* Start *

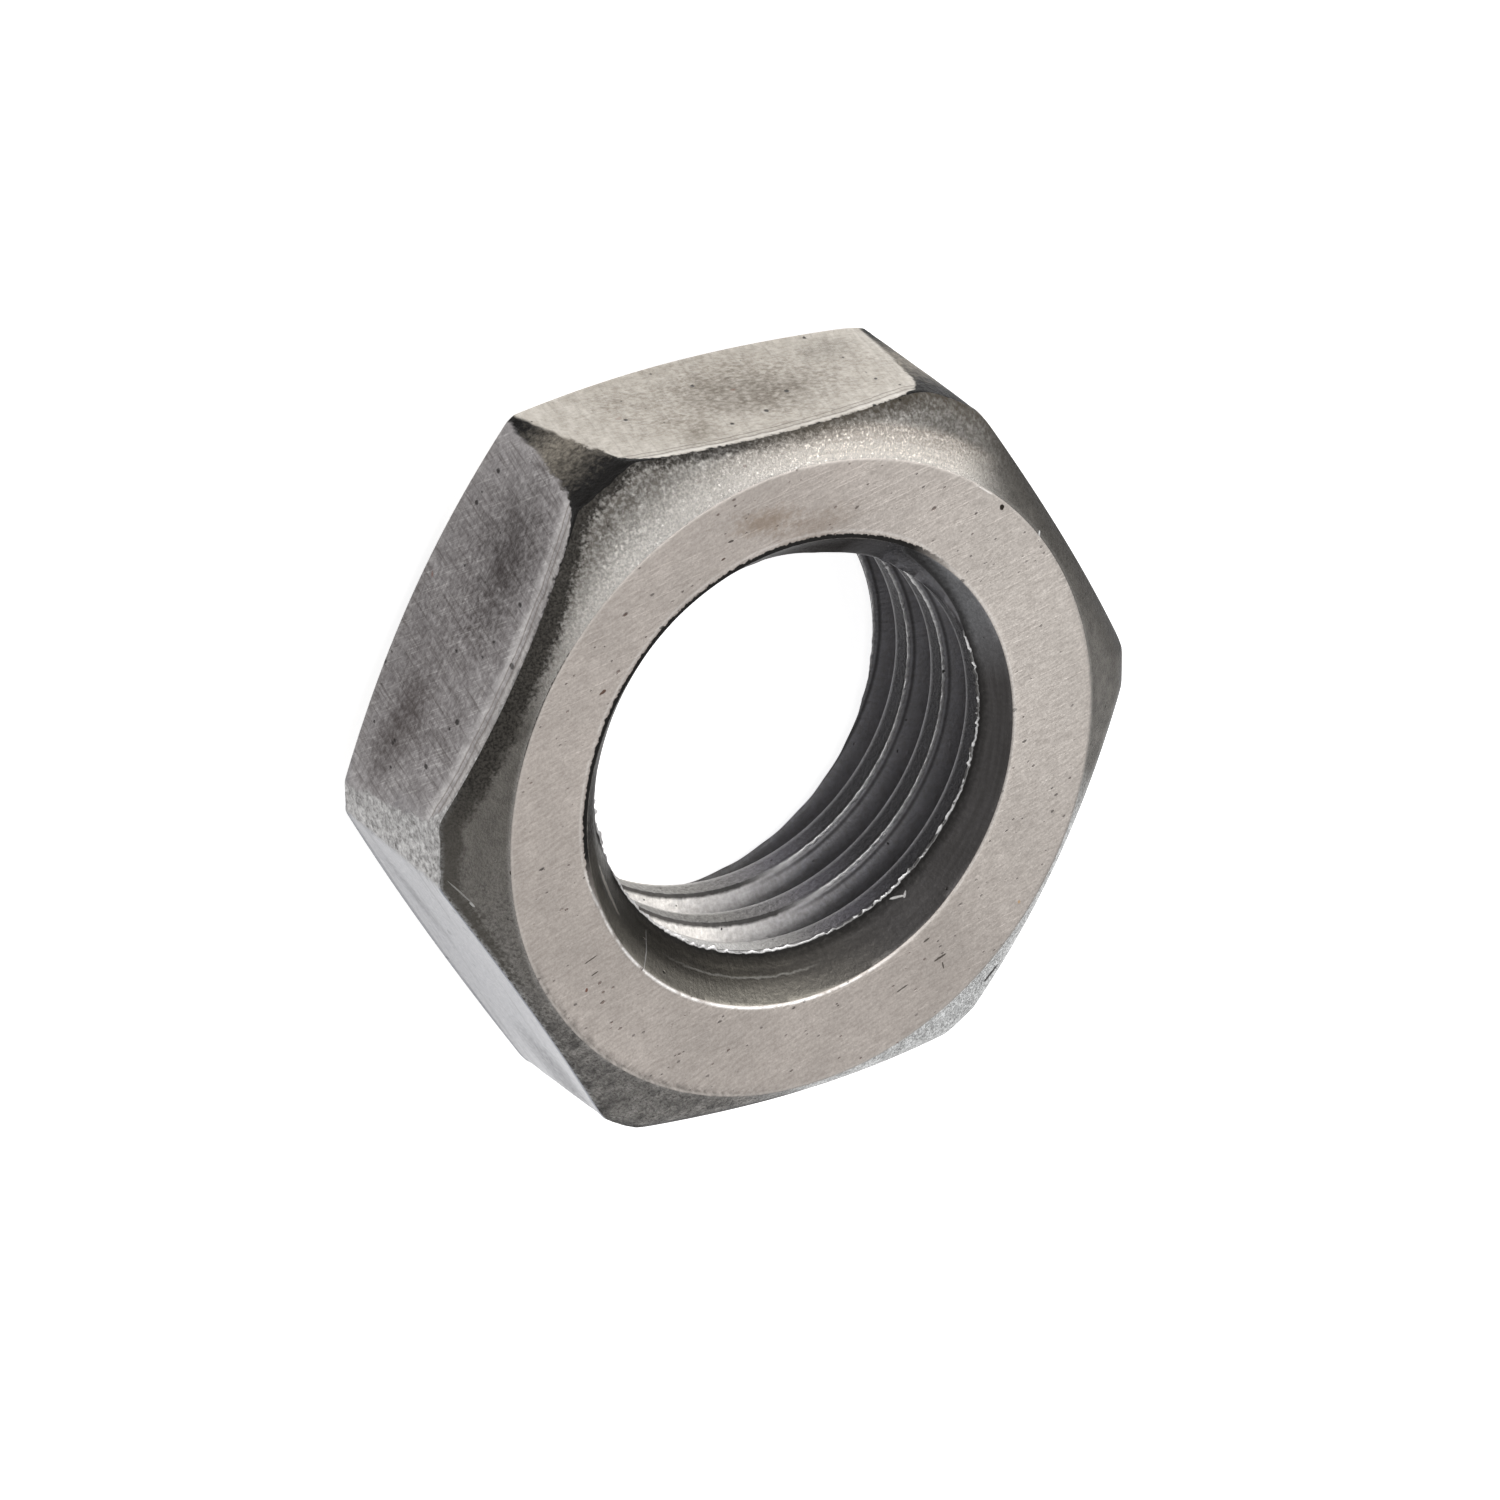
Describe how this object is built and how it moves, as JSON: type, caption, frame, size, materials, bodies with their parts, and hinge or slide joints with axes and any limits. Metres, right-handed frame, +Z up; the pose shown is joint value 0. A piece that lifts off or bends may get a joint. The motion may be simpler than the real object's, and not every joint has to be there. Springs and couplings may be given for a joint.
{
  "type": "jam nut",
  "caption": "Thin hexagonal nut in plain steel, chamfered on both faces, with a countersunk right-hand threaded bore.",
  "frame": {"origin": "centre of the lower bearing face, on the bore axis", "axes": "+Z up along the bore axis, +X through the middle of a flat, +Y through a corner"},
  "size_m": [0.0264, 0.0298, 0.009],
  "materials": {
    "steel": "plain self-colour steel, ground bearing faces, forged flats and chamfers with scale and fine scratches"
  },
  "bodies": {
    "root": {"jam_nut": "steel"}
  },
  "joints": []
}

* End *

• _THE TASK_: Repeat the preceding lines exactly, please, every one of them.

• _EXPECTED OUTPUT_:
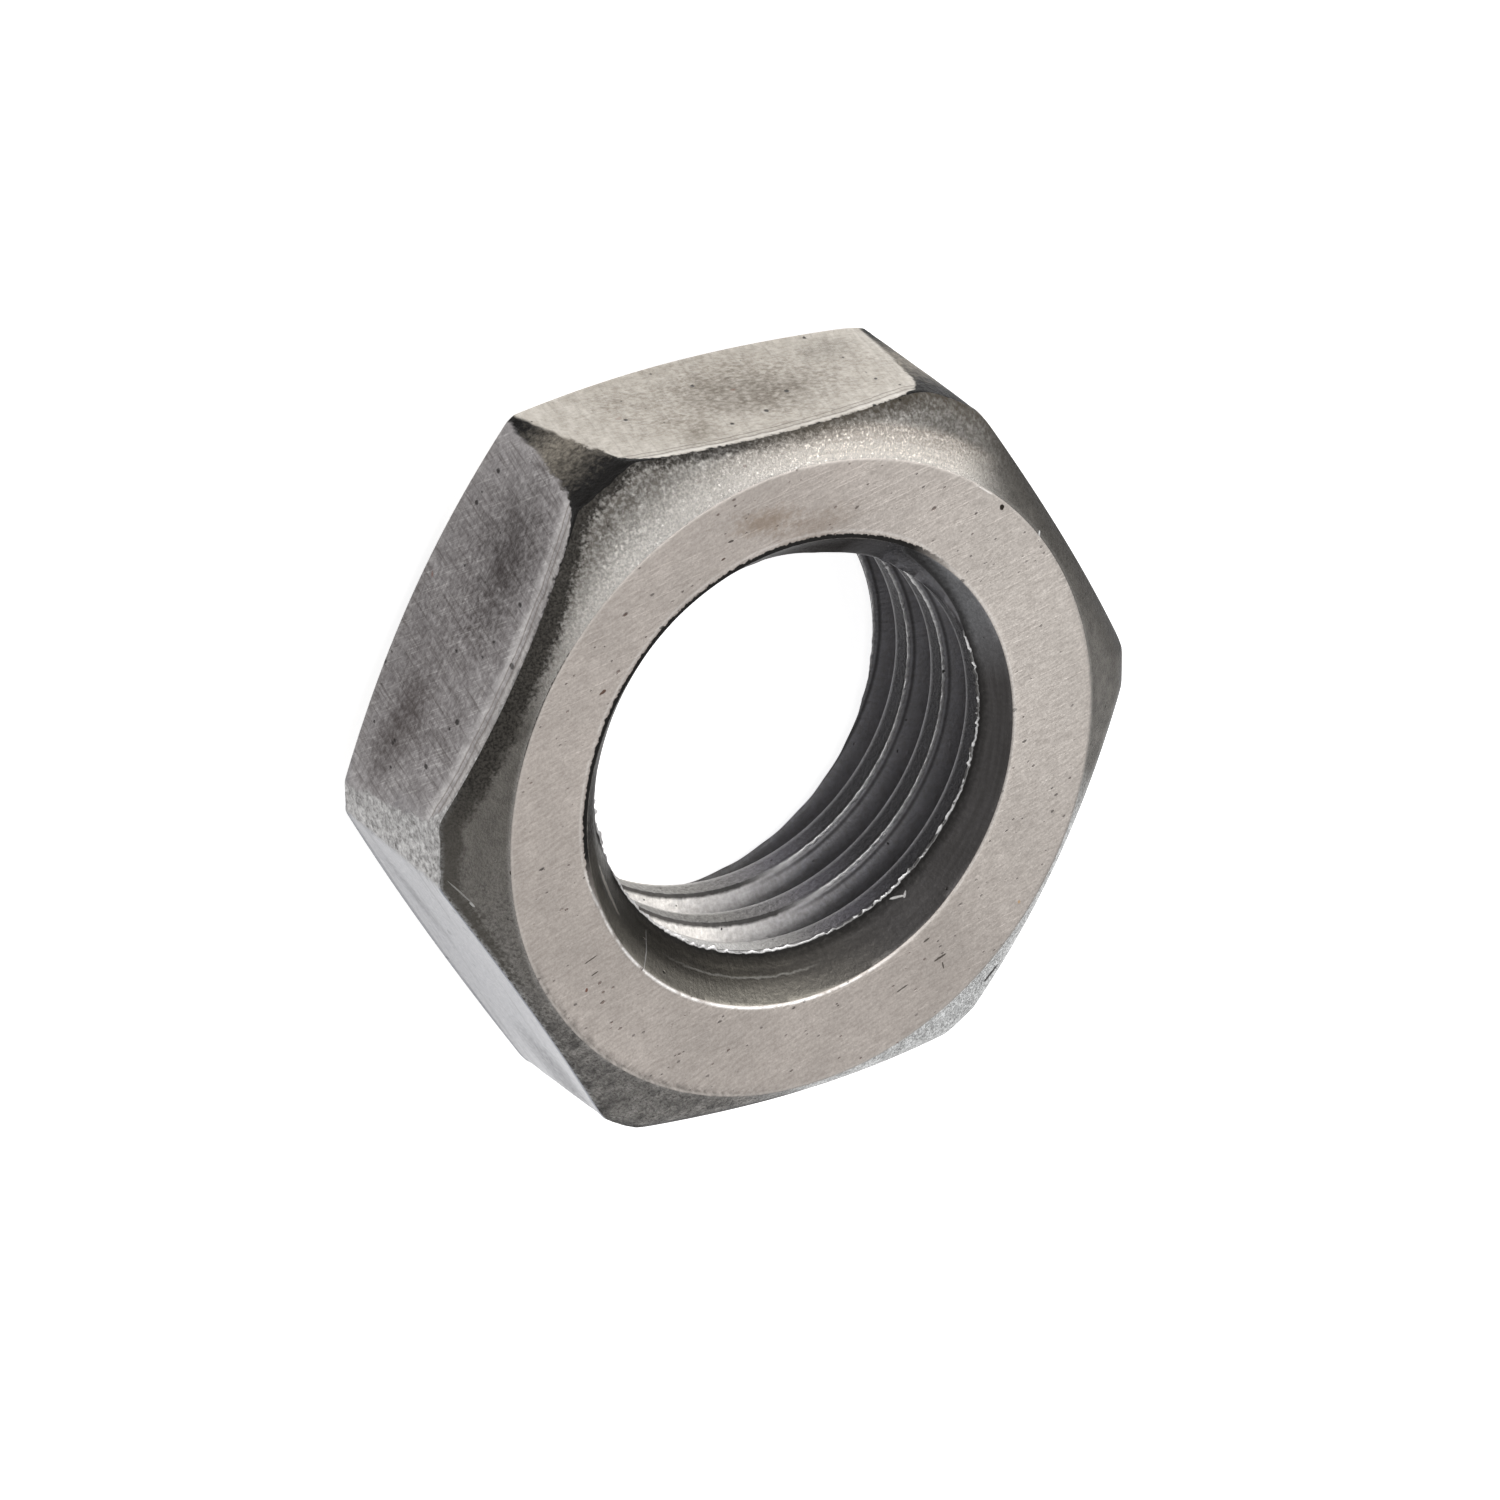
Describe how this object is built and how it moves, as JSON: type, caption, frame, size, materials, bodies with their parts, and hinge or slide joints with axes and any limits. Metres, right-handed frame, +Z up; the pose shown is joint value 0. A piece that lifts off or bends may get a joint. The motion may be simpler than the real object's, and not every joint has to be there. Springs and couplings may be given for a joint.
{
  "type": "jam nut",
  "caption": "Thin hexagonal nut in plain steel, chamfered on both faces, with a countersunk right-hand threaded bore.",
  "frame": {"origin": "centre of the lower bearing face, on the bore axis", "axes": "+Z up along the bore axis, +X through the middle of a flat, +Y through a corner"},
  "size_m": [0.0264, 0.0298, 0.009],
  "materials": {
    "steel": "plain self-colour steel, ground bearing faces, forged flats and chamfers with scale and fine scratches"
  },
  "bodies": {
    "root": {"jam_nut": "steel"}
  },
  "joints": []
}